Provocation: The Global Threat to Food Security

Posted by chichi | Food Security | Wednesday 28 October 2009 9.51 am

The Global Threat to Food Security

Kate Bailey, Senior Research Associate, Food Process Innovation Unit, Cardiff Business School offers this provocation on Food Security:

As global population looks set to grow from 6 billion to 9 billion, food production will need to double at a time where there are real concerns over the availability of energy, land and water as well as the challenge of climate change.

Here in the UK, we may be facing an end to an era of ever cheaper and abundant food.  Technology will need to play its part in transforming production but is it the only solution?  How far will we also need to change our attitudes to food and food supply?

Great points.  What do you think?  How do our attitudes need to change?  Please share your thoughts by leaving a comment below.

Image credit: worldproutassembly.org

8 Comments »

  1. Comment by Provocateur — October 28, 2009 @ 10.28 am

    I would imagine if we could keep a steady global population rather than a growing population then the need for drastic food production shifts would be somewhat negated. So…

    Education
    Incentivisation
    Increased access to contraception
    Decreasing poverty levels (therefore reducing the need for bigger families)

    Would be a better way of tackling these problems. In my humble opinion.

  2. Comment by Erinma — October 28, 2009 @ 11.10 am

    This discussion seems to tap directly into the ageing debate that’s going on…

    Can you talk more about incentivisation – i think that is key to making change easier –

  3. Comment by Provocateur — October 28, 2009 @ 11.38 am

    In the UK it could be examples such as:

    No child benefit for additional children but increased child benefit for 1 child
    No tax credits for additional children
    Increased tax benefits for adopting/fostering unwanted children

    Its obviously a bigger political question in the rest of the world, but I am sure there could be better brains than mine that could come up with workable incentives to allow people to reduce the number of their own dependencies…

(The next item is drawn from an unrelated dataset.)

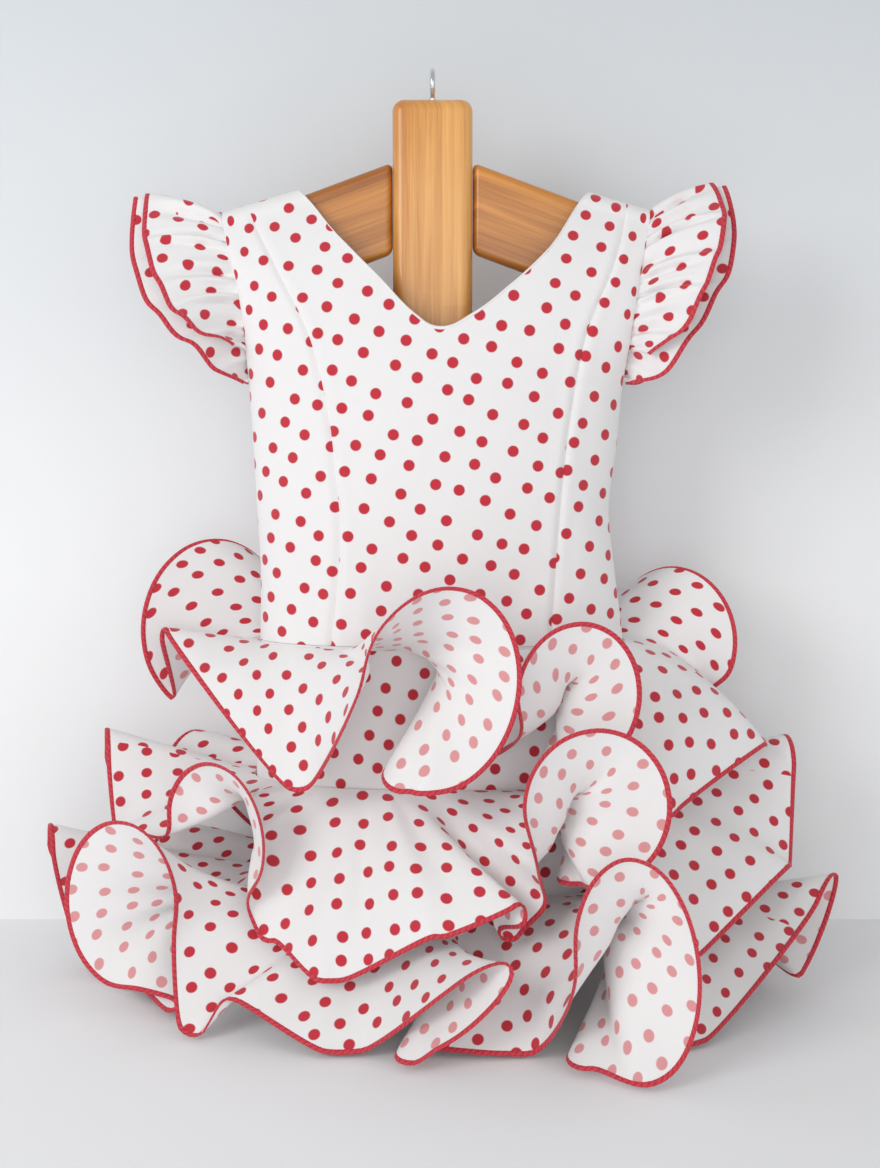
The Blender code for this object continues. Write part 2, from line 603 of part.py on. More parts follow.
def build_tiers(mat):
    """Each tier in two joined pieces, front and back."""
    tiers = (("tier_1", TIER_1, TIER_1_ANCHORS, TIER_1_Z), ("tier_2", TIER_2, TIER_2_ANCHORS, TIER_2_Z),
             ("tier_3", TIER_3, TIER_3_ANCHORS, TIER_3_Z))
    for (name, table, anchors, seam_z), lift in zip(tiers, TIER_LIFTS):
        folds = rows_of(table, FOLD_COLUMNS)
        grid, heading = tier_grid(name, folds, anchors, seam_z, lift, TIER_COLUMNS, TIER_ROWS)
        grid = settle(grid, SEAM_SMOOTHING)
        normal = grid_normals(grid, closed=True)
        first = int(np.argmin(abs(heading + 90.0)))
        last = int(np.argmin(abs(heading - 90.0)))
        for part_name, cut in (("_front", slice(first, last + 1)), ("_back", None)):
            if cut:
                piece, facing = grid[cut].copy(), normal[cut]
            else:
                piece = np.concatenate((grid[last:-1], grid[:first + 1]))
                facing = np.concatenate((normal[last:-1], normal[:first + 1]))
            for end, inner in ((0, 1), (-1, -2)):
                step = piece[inner] - piece[end]
                size = np.maximum(np.linalg.norm(step, axis=1, keepdims=True), 1e-6)
                piece[end] = piece[end] + step / size * (SEAM_GAP / 2)
            wall(name + part_name, piece, RUFFLE_CLOTH, mat, facing)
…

  4. Comment by Liz — October 28, 2009 @ 12.02 pm

    Patrick Holden from the Soil Association did a brilliant talk at the Do Lectures in September on food security. It’ll be online in a couple of weeks.
    http://www.dolectures.co.uk

  5. Comment by Debbie — October 29, 2009 @ 12.45 pm

    There seems to be little discussion about the amount of food that is wasted and how, if we addressed this, the picture of food security would not be so serious. I’m refering to waste that occurs (largely) due to the just in time systems that supermarkets have developed to reduce their costs at the expense of producers. I’d be very interested to know if there has been any research which has measured this. Whether its perfectly edible fruit that doesn’t pass the supermarket ‘beauty parade’ or potatoes that are deemed to be less than perfect which are then sprayed with dye to prevent the farmer from selling them anywhere else, so they end up as animal feed rather than being used for human use, its a food supply ‘system’that is badly dysfunctional and needs fixing. Add to that the wastage in the home due to misconceptions about best before and sell buy dates, BOGOF etc. and you begin to see how much food that is produced is not being consumed. Lets sort it out.
    For more on this read Feleicity Lawrence’s book Not on the Label – and as a result, hopefully, never step inside a supermarket again.

  6. Comment by Erinma — October 30, 2009 @ 4.03 pm

    From the twitter feed: thought this is important point for the illustrators

    KateSBailey: Thanks #cmxd. Mango debate perfectly sums up the issues – local vs global? consumer choice vs societal needs?